- _GIVEN EXERCISE_
Repeat the data verbatim.

- _AVAILABLE DATA_
##########

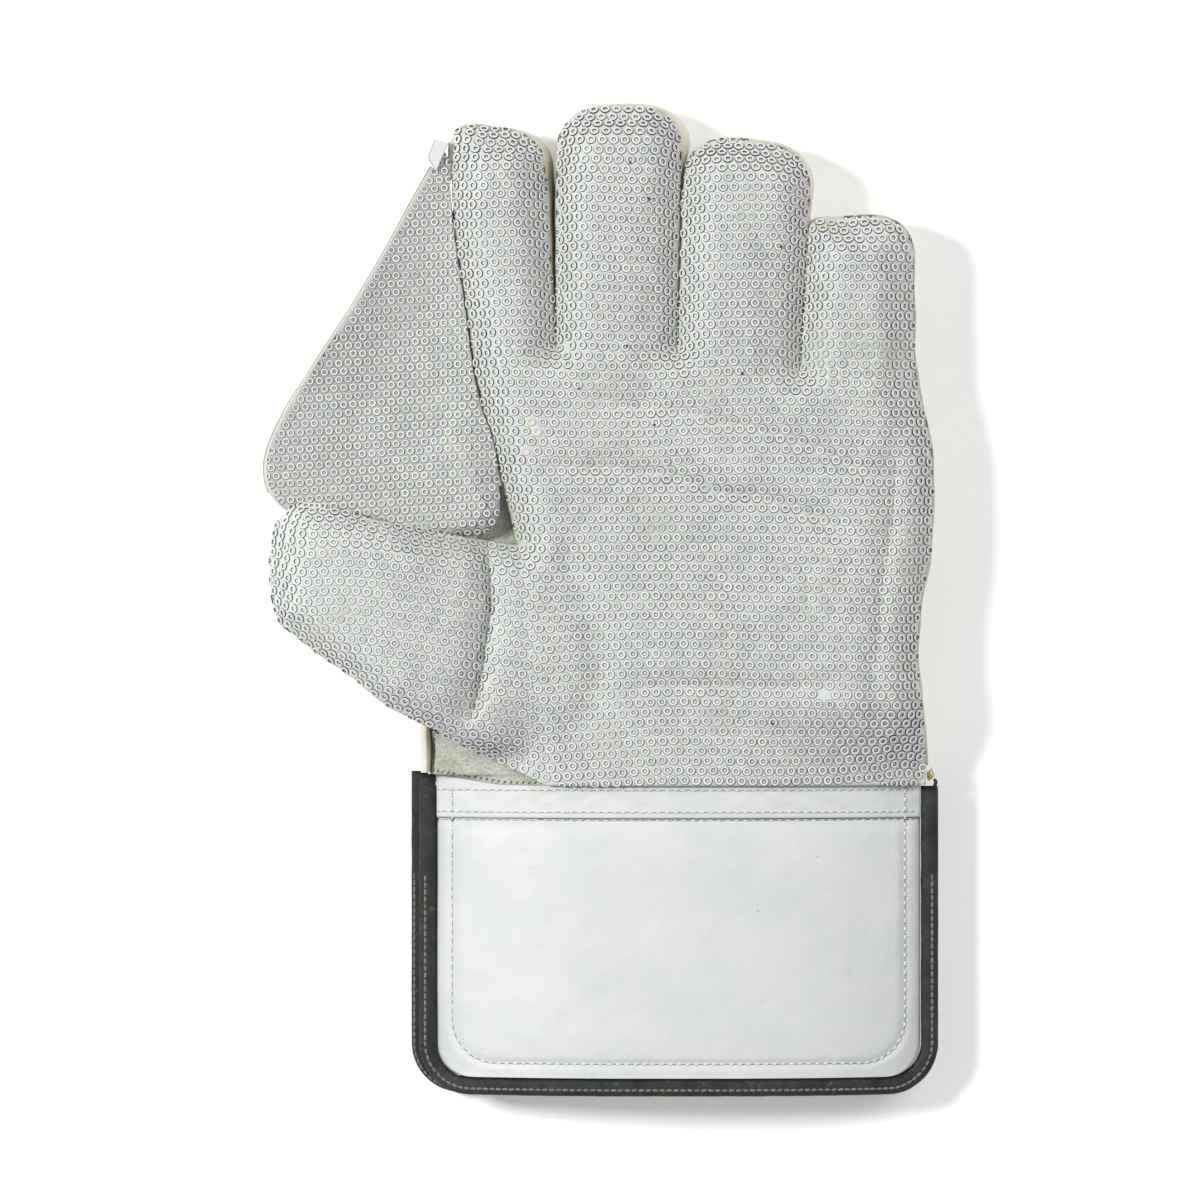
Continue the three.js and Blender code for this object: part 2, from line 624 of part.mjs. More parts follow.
const thumbBack = gridSheet(6, 8, (up, share) => [...thumbBackPlan(1 - share, up), 1 - share, up]);
const thumbBackTop = thumbBack.sheet.points.map(([x, y, out]) =>
  [x, y, thumbBackHeight(out) + THUMB_PAD]);
const thumbBackLow = thumbBack.sheet.points.map(([x, y, out, up]) => {
  const inFromRim = Math.min(up, 1 - up, 1 - out);
  const rim = Math.max(1 - inFromRim / THUMB_BACK_RIM, 0);
  return [x, y, thumbBackHeight(out) + THUMB_PAD * 0.45 * rim];
});
add("thumb_back", between(thumbBack.sheet, thumbBackTop, thumbBackLow), "leather");

// Thumb wall: round the thumb from its crotch to where the wrist gusset begins
const thumbStations = [];
for (let c = THUMB_COLUMNS; c > 0; c -= 1) {
  const below = c === THUMB_COLUMNS ? c - 1 : c;
  thumbStations.push({
    rim: face.thumb[THUMB_ROWS][c], inner: face.thumb[THUMB_ROWS - 1][below],
    inset: lerp(WALL_INSET, THUMB_OVERHANG, smooth((THUMB_COLUMNS - c) / 2)),
    out: 1 - c / THUMB_COLUMNS, up: 1,
  });
}
for (let r = THUMB_ROWS; r >= 0; r -= 1) {
  const corner = r === THUMB_ROWS ? r - 1 : Math.max(r, 1);
  thumbStations.push({
    rim: face.thumb[r][0], inner: face.thumb[corner][1], out: 1, up: r / THUMB_ROWS,
    inset: lerp(WALL_INSET, THUMB_OVERHANG, smooth((r - THUMB_ROWS + 3) / 3)),
    drop: TIP_GAP,
  });
}
const GUSSET_COLUMN = Math.round(THUMB_COLUMNS * (1 - THUMB_BACK.rootLow));
for (let c = 1; c <= GUSSET_COLUMN; c += 1) {
  const out = 1 - c / THUMB_COLUMNS;
  thumbStations.push({ rim: face.thumb[0][c], inner: face.thumb[1][c], inset: WALL_INSET, out, up: 0 });
}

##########

- _OUTPUT OF THE EXERCISE_
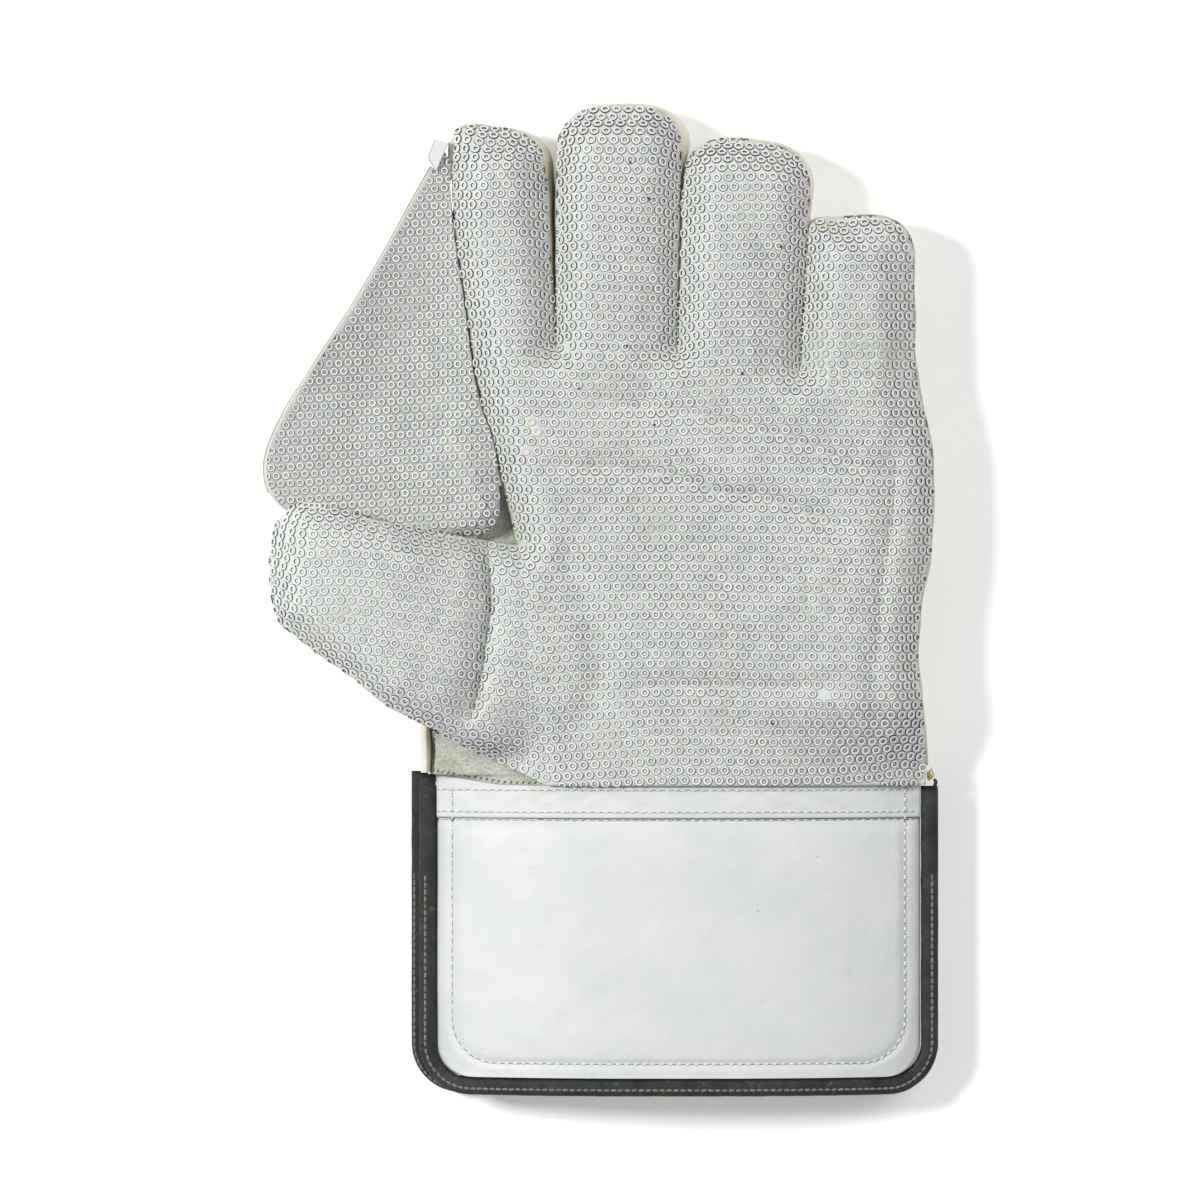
Continue the three.js and Blender code for this object: part 2, from line 624 of part.mjs. More parts follow.
const thumbBack = gridSheet(6, 8, (up, share) => [...thumbBackPlan(1 - share, up), 1 - share, up]);
const thumbBackTop = thumbBack.sheet.points.map(([x, y, out]) =>
  [x, y, thumbBackHeight(out) + THUMB_PAD]);
const thumbBackLow = thumbBack.sheet.points.map(([x, y, out, up]) => {
  const inFromRim = Math.min(up, 1 - up, 1 - out);
  const rim = Math.max(1 - inFromRim / THUMB_BACK_RIM, 0);
  return [x, y, thumbBackHeight(out) + THUMB_PAD * 0.45 * rim];
});
add("thumb_back", between(thumbBack.sheet, thumbBackTop, thumbBackLow), "leather");

// Thumb wall: round the thumb from its crotch to where the wrist gusset begins
const thumbStations = [];
for (let c = THUMB_COLUMNS; c > 0; c -= 1) {
  const below = c === THUMB_COLUMNS ? c - 1 : c;
  thumbStations.push({
    rim: face.thumb[THUMB_ROWS][c], inner: face.thumb[THUMB_ROWS - 1][below],
    inset: lerp(WALL_INSET, THUMB_OVERHANG, smooth((THUMB_COLUMNS - c) / 2)),
    out: 1 - c / THUMB_COLUMNS, up: 1,
  });
}
for (let r = THUMB_ROWS; r >= 0; r -= 1) {
  const corner = r === THUMB_ROWS ? r - 1 : Math.max(r, 1);
  thumbStations.push({
    rim: face.thumb[r][0], inner: face.thumb[corner][1], out: 1, up: r / THUMB_ROWS,
    inset: lerp(WALL_INSET, THUMB_OVERHANG, smooth((r - THUMB_ROWS + 3) / 3)),
    drop: TIP_GAP,
  });
}
const GUSSET_COLUMN = Math.round(THUMB_COLUMNS * (1 - THUMB_BACK.rootLow));
for (let c = 1; c <= GUSSET_COLUMN; c += 1) {
  const out = 1 - c / THUMB_COLUMNS;
  thumbStations.push({ rim: face.thumb[0][c], inner: face.thumb[1][c], inset: WALL_INSET, out, up: 0 });
}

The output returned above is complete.